**THE TASK**
Every line must be returned precisely as it is written.
⟨
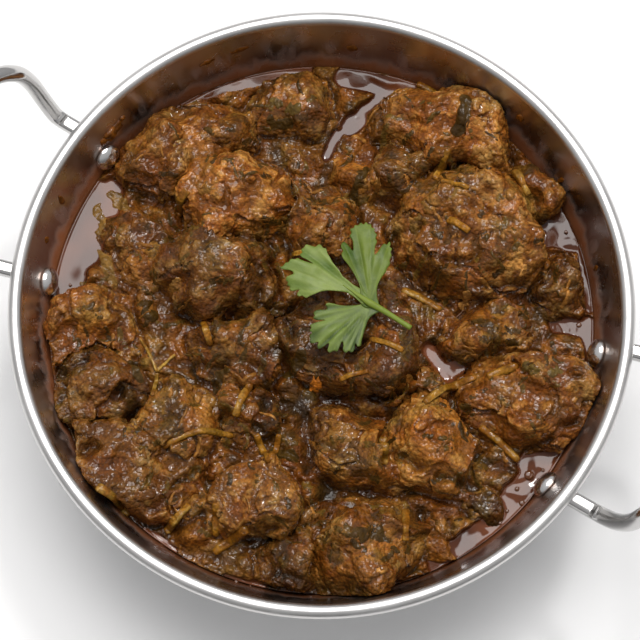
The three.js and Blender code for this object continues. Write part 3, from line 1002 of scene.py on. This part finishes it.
def gravy_top(meat_tree, x, y):
    """The height, mash share and colours of the gravy's top over a grid."""
    top = np.array([[height_under(meat_tree, *spot) for spot in row] for row in np.dstack([x, y])])
    top = np.maximum(top, GRAVY_LEVEL)
    met = (top > GRAVY_LEVEL + 0.0004).astype(float)
    own = turned(np.stack([x, y, np.zeros_like(x)], -1), -FOOD_TURN)
    for (middle_x, middle_y), reach, rise in MASH_LUMPS:
        apart = np.hypot(own[..., 0] - middle_x, own[..., 1] - middle_y) / reach
        top = np.maximum(top, GRAVY_LEVEL + rise * np.clip(1 - apart**2, 0, 1) ** 0.6)
    crowd = (blurred(top, 6) - GRAVY_LEVEL).ravel()
    points = np.stack([x, y, top], -1).reshape(-1, 3)
    level = np.column_stack([points[:, :2], np.zeros(len(points))])
    bare = np.full(len(points), 0.15)
    relief = food_relief(points, 60, bare, 0.0)
    moat = (smoothstep(blurred(met, 3), 0.08, 0.5) * (1 - met)).ravel()
    hollow = in_hollows(level)
    clumps = 0.0030 * pebbles(warped(level, 0.009, 0.003, 82), 0.0105, 83)
    climb = 0.50 + 0.66 * smoothstep(fractal(level, 0.013, 84), -0.4, 0.4)
    rise = np.maximum(0.0012 + clumps, climb * crowd - 0.0012) * (1 - 0.75 * hollow)
    lumps = 0.0013 * noise(points, 0.009, 80) + 0.0009 * noise(points, 0.005, 81)
    rise += lumps + relief - SUNK - 0.0018 * moat
    mash = np.maximum(1 - openness(level), smoothstep(crowd, 0.0045, 0.0080))
    height = GRAVY_LEVEL + mash * np.maximum(rise, -0.0006)
    solid = np.maximum(met.ravel(), mash).reshape(x.shape)
    cling = 0.0005 * smoothstep(blurred(solid, 2), 0.2, 0.8).ravel() * (1 - mash)
    points[:, 2] = height
    oil = mixed(OIL_DARK, OIL_PALE, smoothstep(fractal(level, 0.02, 65), -0.4, 0.5))
    # Painted shade: the mash is coloured darker in the moat round the pieces, as if its relief were lower
    # there.
    colour = mixed(oil, food_colour(points, relief - 0.0009 * moat, bare, 1.02, hollow, 64), mash)
    height += (1 - mash) * oil_waves(level, own[..., 0].ravel()) + cling
    return height.reshape(x.shape), mash, colour


def make_gravy(meat_tree):
    """One closed body: a fine top with pools of oil and mash between the pieces, and a plain underside."""
    count = GRAVY_GRID
    radius = wall_radius(GRAVY_LEVEL) - GAP
    line = np.linspace(-1, 1, count)
    u, v = np.meshgrid(line, line, indexing="ij")
    x = radius * u * np.sqrt(1 - v * v / 2)
    y = radius * v * np.sqrt(1 - u * u / 2)
    height, mash, top_colour = gravy_top(meat_tree, x, y)
    edge = 1 - np.maximum(np.abs(u), np.abs(v))
    height = GRAVY_LEVEL + (height - GRAVY_LEVEL) * smoothstep(edge, 0.0, 0.035)
    height += 0.0007 * np.exp(-edge / 0.008)
    corners = np.stack([x, y, height], -1).reshape(-1, 3)
    faces, rim = grid_faces(count, count)
    angles = np.arctan2(corners[rim, 1], corners[rim, 0])
    outward = np.column_stack([np.cos(angles), np.sin(angles), np.zeros(len(rim))])
    upper = rim
    for level in np.linspace(GRAVY_LEVEL - 0.002, SHEET + GAP, 7):
        lower = range(len(corners), len(corners) + len(rim))
        corners = np.vstack([corners, outward * (wall_radius(level) - 1.5 * GAP) + (0, 0, level)])
        faces += skirt_faces(upper, lower)
        upper = lower
    faces += [[upper[step], upper[step - 1], len(corners)] for step in range(len(upper))]
    corners = np.vstack([corners, [0, 0, SHEET + GAP]])
    mesh = make_mesh("gravy", corners, faces)
    colour = np.tile(linear(60, 26, 8), (len(corners), 1))
    colour[: count * count] = top_colour
    paint(mesh, "tint", colour)
    oil = np.zeros(len(corners))
    oil[: count * count] = 1 - mash
    paint(mesh, "oil", oil)
    add_piece("gravy_and_oil", mesh, [gravy_look], ["gravy"])
    return mesh


gravy_mesh = make_gravy(tree_of(meat_meshes))
food_tree = tree_of([*meat_meshes, gravy_mesh])

# --- small things on the food ---


def on_food(across, down):
    """The point of the food that a pixel of the photograph shows."""
    hit = food_tree.ray_cast(Vector(camera_place), Vector(sight(across, down)))
    return np.array(hit[0]) if hit[0] else seen_at(across, down, GRAVY_LEVEL)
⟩
**THE ANSWER**
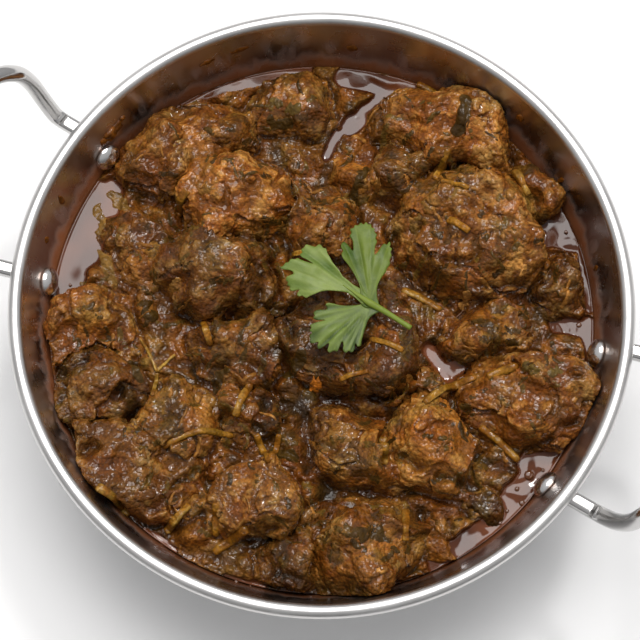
The three.js and Blender code for this object continues. Write part 3, from line 1002 of scene.py on. This part finishes it.
def gravy_top(meat_tree, x, y):
    """The height, mash share and colours of the gravy's top over a grid."""
    top = np.array([[height_under(meat_tree, *spot) for spot in row] for row in np.dstack([x, y])])
    top = np.maximum(top, GRAVY_LEVEL)
    met = (top > GRAVY_LEVEL + 0.0004).astype(float)
    own = turned(np.stack([x, y, np.zeros_like(x)], -1), -FOOD_TURN)
    for (middle_x, middle_y), reach, rise in MASH_LUMPS:
        apart = np.hypot(own[..., 0] - middle_x, own[..., 1] - middle_y) / reach
        top = np.maximum(top, GRAVY_LEVEL + rise * np.clip(1 - apart**2, 0, 1) ** 0.6)
    crowd = (blurred(top, 6) - GRAVY_LEVEL).ravel()
    points = np.stack([x, y, top], -1).reshape(-1, 3)
    level = np.column_stack([points[:, :2], np.zeros(len(points))])
    bare = np.full(len(points), 0.15)
    relief = food_relief(points, 60, bare, 0.0)
    moat = (smoothstep(blurred(met, 3), 0.08, 0.5) * (1 - met)).ravel()
    hollow = in_hollows(level)
    clumps = 0.0030 * pebbles(warped(level, 0.009, 0.003, 82), 0.0105, 83)
    climb = 0.50 + 0.66 * smoothstep(fractal(level, 0.013, 84), -0.4, 0.4)
    rise = np.maximum(0.0012 + clumps, climb * crowd - 0.0012) * (1 - 0.75 * hollow)
    lumps = 0.0013 * noise(points, 0.009, 80) + 0.0009 * noise(points, 0.005, 81)
    rise += lumps + relief - SUNK - 0.0018 * moat
    mash = np.maximum(1 - openness(level), smoothstep(crowd, 0.0045, 0.0080))
    height = GRAVY_LEVEL + mash * np.maximum(rise, -0.0006)
    solid = np.maximum(met.ravel(), mash).reshape(x.shape)
    cling = 0.0005 * smoothstep(blurred(solid, 2), 0.2, 0.8).ravel() * (1 - mash)
    points[:, 2] = height
    oil = mixed(OIL_DARK, OIL_PALE, smoothstep(fractal(level, 0.02, 65), -0.4, 0.5))
    # Painted shade: the mash is coloured darker in the moat round the pieces, as if its relief were lower
    # there.
    colour = mixed(oil, food_colour(points, relief - 0.0009 * moat, bare, 1.02, hollow, 64), mash)
    height += (1 - mash) * oil_waves(level, own[..., 0].ravel()) + cling
    return height.reshape(x.shape), mash, colour


def make_gravy(meat_tree):
    """One closed body: a fine top with pools of oil and mash between the pieces, and a plain underside."""
    count = GRAVY_GRID
    radius = wall_radius(GRAVY_LEVEL) - GAP
    line = np.linspace(-1, 1, count)
    u, v = np.meshgrid(line, line, indexing="ij")
    x = radius * u * np.sqrt(1 - v * v / 2)
    y = radius * v * np.sqrt(1 - u * u / 2)
    height, mash, top_colour = gravy_top(meat_tree, x, y)
    edge = 1 - np.maximum(np.abs(u), np.abs(v))
    height = GRAVY_LEVEL + (height - GRAVY_LEVEL) * smoothstep(edge, 0.0, 0.035)
    height += 0.0007 * np.exp(-edge / 0.008)
    corners = np.stack([x, y, height], -1).reshape(-1, 3)
    faces, rim = grid_faces(count, count)
    angles = np.arctan2(corners[rim, 1], corners[rim, 0])
    outward = np.column_stack([np.cos(angles), np.sin(angles), np.zeros(len(rim))])
    upper = rim
    for level in np.linspace(GRAVY_LEVEL - 0.002, SHEET + GAP, 7):
        lower = range(len(corners), len(corners) + len(rim))
        corners = np.vstack([corners, outward * (wall_radius(level) - 1.5 * GAP) + (0, 0, level)])
        faces += skirt_faces(upper, lower)
        upper = lower
    faces += [[upper[step], upper[step - 1], len(corners)] for step in range(len(upper))]
    corners = np.vstack([corners, [0, 0, SHEET + GAP]])
    mesh = make_mesh("gravy", corners, faces)
    colour = np.tile(linear(60, 26, 8), (len(corners), 1))
    colour[: count * count] = top_colour
    paint(mesh, "tint", colour)
    oil = np.zeros(len(corners))
    oil[: count * count] = 1 - mash
    paint(mesh, "oil", oil)
    add_piece("gravy_and_oil", mesh, [gravy_look], ["gravy"])
    return mesh


gravy_mesh = make_gravy(tree_of(meat_meshes))
food_tree = tree_of([*meat_meshes, gravy_mesh])

# --- small things on the food ---


def on_food(across, down):
    """The point of the food that a pixel of the photograph shows."""
    hit = food_tree.ray_cast(Vector(camera_place), Vector(sight(across, down)))
    return np.array(hit[0]) if hit[0] else seen_at(across, down, GRAVY_LEVEL)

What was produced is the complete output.